Inclusion Runs Deep (Or It Should, Anyway)

For those of you who don’t know my story… yet (and for those who do, sorry, you’ll have to suck it up and read it again), My beautiful Boys are a matched pair who also happen to have an extra copy of the 21st chromosome. Yes, my amazing 5-year-old identical twins have Down syndrome. That and my sometimes [I’m told] fanatical inclusionist perspective landed them a most-of-the-time spot in a general education setting for their first official year in public school, Kindergarten.
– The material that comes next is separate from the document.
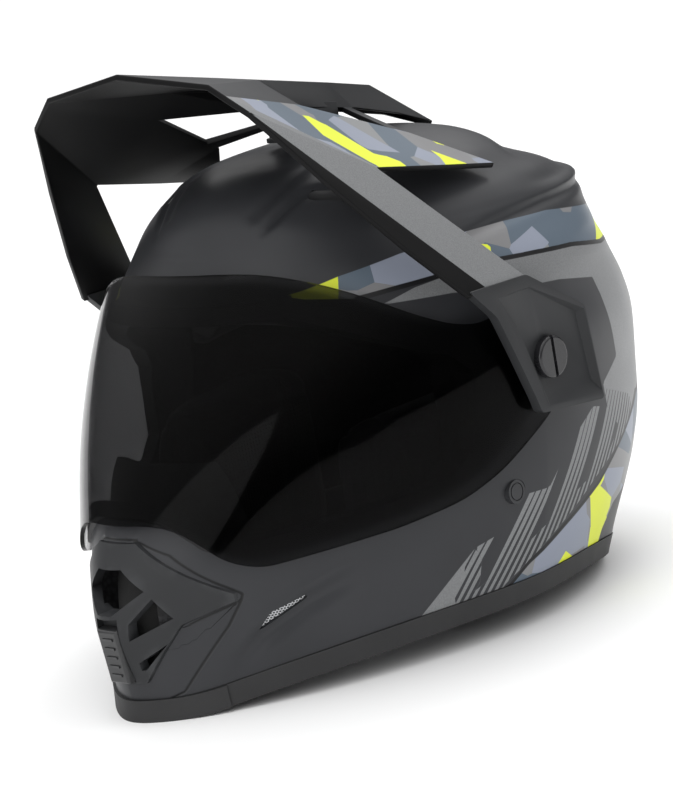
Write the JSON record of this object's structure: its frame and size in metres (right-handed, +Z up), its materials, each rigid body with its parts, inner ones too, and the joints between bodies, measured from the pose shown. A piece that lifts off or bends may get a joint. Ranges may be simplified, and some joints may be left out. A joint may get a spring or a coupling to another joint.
{
  "type": "dual sport helmet",
  "caption": "Full-face off-road and road helmet with a long peak, a hinged face shield, a pointed chin with a sliding vent, liners, cheek pads and a ring-buckled chin strap.",
  "frame": {"origin": "centre of the bounding box in plan, on the flat that the helmet stands on", "axes": "+Z up, -Y towards the wearer's front, +X towards the wearer's left"},
  "size_m": [0.2868, 0.3582, 0.306],
  "materials": {
    "shell_plastic": "satin painted plastic",
    "smoke_shield": "dark smoked clear plastic",
    "black_plastic": "matte moulded plastic",
    "gloss_black": "glossy moulded plastic",
    "rubber": "matte rubber",
    "foam": "moulded bead foam",
    "comfort_fabric": "knitted lining",
    "filter_mesh": "open filter cloth",
    "metal_mesh": "fine metal net",
    "webbing": "woven webbing",
    "steel": "plated metal",
    "snap": "moulded plastic"
  },
  "bodies": {
    "helmet": {"outer_shell": "shell_plastic", "shield_pivot_left": "black_plastic", "shield_pivot_right": "black_plastic", "chin_vent_frame": "black_plastic", "brow_vent_left": "black_plastic", "brow_vent_right": "black_plastic", "rear_exhaust_left": "black_plastic", "rear_exhaust_right": "black_plastic", "eyeport_gasket": "rubber", "bottom_trim": "rubber", "chin_trim": "rubber", "breath_guard": "rubber", "eps_liner": "foam", "chin_liner": "foam", "crown_liner": "comfort_fabric", "cheek_pad_left": "comfort_fabric", "cheek_pad_right": "comfort_fabric", "neck_roll": "comfort_fabric", "chin_vent_filter": "filter_mesh", "side_vent_mesh_left": "metal_mesh", "side_vent_mesh_right": "metal_mesh", "strap_left": "webbing", "strap_right": "webbing", "strap_rivet_left": "steel", "strap_rivet_right": "steel", "top_screw_insert": "steel", "strap_snap": "snap"},
    "shield": {"shield": "smoke_shield"},
    "peak": {"peak": "shell_plastic"},
    "chin_vent_slider": {"chin_vent_slider": "gloss_black"},
    "peak_screw_left": {"peak_screw_left": "gloss_black"},
    "peak_screw_right": {"peak_screw_right": "gloss_black"},
    "peak_top_screw": {"peak_top_screw": "gloss_black"},
    "d_ring_inner": {"d_ring_inner": "steel"},
    "d_ring_outer": {"d_ring_outer": "steel"}
  },
  "joints": [
    {"name": "shield_hinge", "type": "hinge", "parent": "helmet", "child": "shield", "pos_m": [0, 0.01121, 0.137], "axis": [-1, 0, 0], "range_deg": [0, 43]},
    {"name": "peak_tilt", "type": "hinge", "parent": "helmet", "child": "peak", "pos_m": [0, 0.01121, 0.137], "axis": [1, 0, 0], "range_deg": [-2.5, 3]},
    {"name": "chin_vent_slide", "type": "slide", "parent": "helmet", "child": "chin_vent_slider", "axis": [0, -0.0995, 0.995], "range_m": [0, 0.005]},
    {"name": "peak_screw_left_turn", "type": "hinge", "parent": "helmet", "child": "peak_screw_left", "pos_m": [0.139, 0.01121, 0.137], "axis": [1, 0, 0], "continuous": true},
    {"name": "peak_screw_right_turn", "type": "hinge", "parent": "helmet", "child": "peak_screw_right", "pos_m": [-0.139, 0.01121, 0.137], "axis": [-1, 0, 0], "continuous": true},
    {"name": "peak_top_screw_turn", "type": "hinge", "parent": "helmet", "child": "peak_top_screw", "pos_m": [0, 0.01121, 0.255], "axis": [0, 0, 1], "continuous": true},
    {"name": "d_ring_inner_swing", "type": "hinge", "parent": "helmet", "child": "d_ring_inner", "pos_m": [0.035, -0.00679, 0.005], "axis": [0, 1, 0], "range_deg": [0, 75]},
    {"name": "d_ring_outer_swing", "type": "hinge", "parent": "helmet", "child": "d_ring_outer", "pos_m": [0.041, -0.00679, 0.007], "axis": [0, 1, 0], "range_deg": [0, 70]}
  ]
}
A “split schedule” affords them the opportunity to get their academic training via Discreet Trial Training (an ABA methodology effective in addressing short term memory issues), and their related services including Speech, Physical and Occupational Therapy via the “self contained” class (don’t even get me started on that term… ‘Cause ”containing” our special children has some wonderful connotations, doesn’t it? Another post, maybe). Anyway, sometimes in between and always after those services are implemented, My Boys go to their “typical” classroom with 19 of their “typical” peers and get their inclusion education – with the assistance of a 2:1 aide. They participate in all activities… ALL activities that their classmates do. Not just art or lunch. They do Science, Math and Library. They raise their hands to answer questions and go about their day as just another two faces in the crowd. THIS is what we’re here for… because research shows that the best social, emotional and academic outcomes are achieved when children with special needs are educated side-by-side with their typical peers! (Hence the Least Restrictive Environment laws.)

This is REAL inclusion, right? I sort of almost totally agree. Almost… But not quite!

The Head of the Yearbook Committee called me recently to ask why My Boys are not included in their “contained” class activity photos. I explained that they spend most of their day in the gen-ed class. As such, the photographer from that class captures them participating in holiday activities over there with all of their typical classmates. She then informed me that according to the “rules”, the boys’ individual and class pictures were taken and would be published in the yearbook with their “contained” class because they’re on THAT class roster, but NOT with their gen-ed class because they’re NOT on that roster. The roster drives the back-end of inclusion. Can you say “NOT! HAPPY!”

You see, we are MOSTLY doing inclusion but the paperwork, apparently, hasn’t caught up to the practice which affects some really important back-end aspects of inclusion. On a piece of paper, My Boys are in the “contained” class (Gosh I HATE that moniker). That might be for budgetary reasons so the school district gets “paid” appropriately for educating my children with special needs. I know and don’t begrudge them receiving more for educating a child with special needs than they do a “typical” child. SO, they list My Boys in the (ugh) “contained” class. Honestly, I don’t care what they tell the state. Yes, the district is educating my children with special needs so pay them the exorbitant fee they’re entitled to BUT…. Make sure they’re listed on the roster for that general education class they’re participating in. So many OTHER things flow from that roster. Like being included in classroom activities planned by the Class Mothers… who, until I opened my big fat inclusionist mouth, didn’t know I even existed. And, the yearbook is another one of those places where My Boys’ names MUST be on the roster to get their pictures INCLUDED with their gen-ed class.

How illogical for My Boys — and for their 19 classmates who KNOW them well as they see them everyday — NOT to have their photographs appear with their classmates in the yearbook? When they open that book and look back at their first year, My Boys will be EXCLUDED in print. Thier gen-ed classmates won’t remember that they went to school with a nice kid (or two) with Down syndrome. I know it sounds like a technicality. But, in truth, inclusion is as much about My Boys as it is about their peers. Full-blown inclusion backed up with the appropriate paperwork tells us all that children with special needs are more like their typical peers than not. Exclusion tells them they’re too diffrent to be included.

Got my pen out. Writing a letter asking for a meeting to address the situation. Gonna make sure this changes. I guarantee you, at the end of the year My Boys’ pictures WILL be listed in that yearbook with their gen-ed class. If I have it all-the-way my way, they’ll also be listed with their (oy) “contained” class too. And, every one of their classmates with special needs who have an inclusion component to their educational program will be cross-listed in the yearbook with their gen-ed class as well. 

If we’re doing inclusion, we need to do it all-the-way!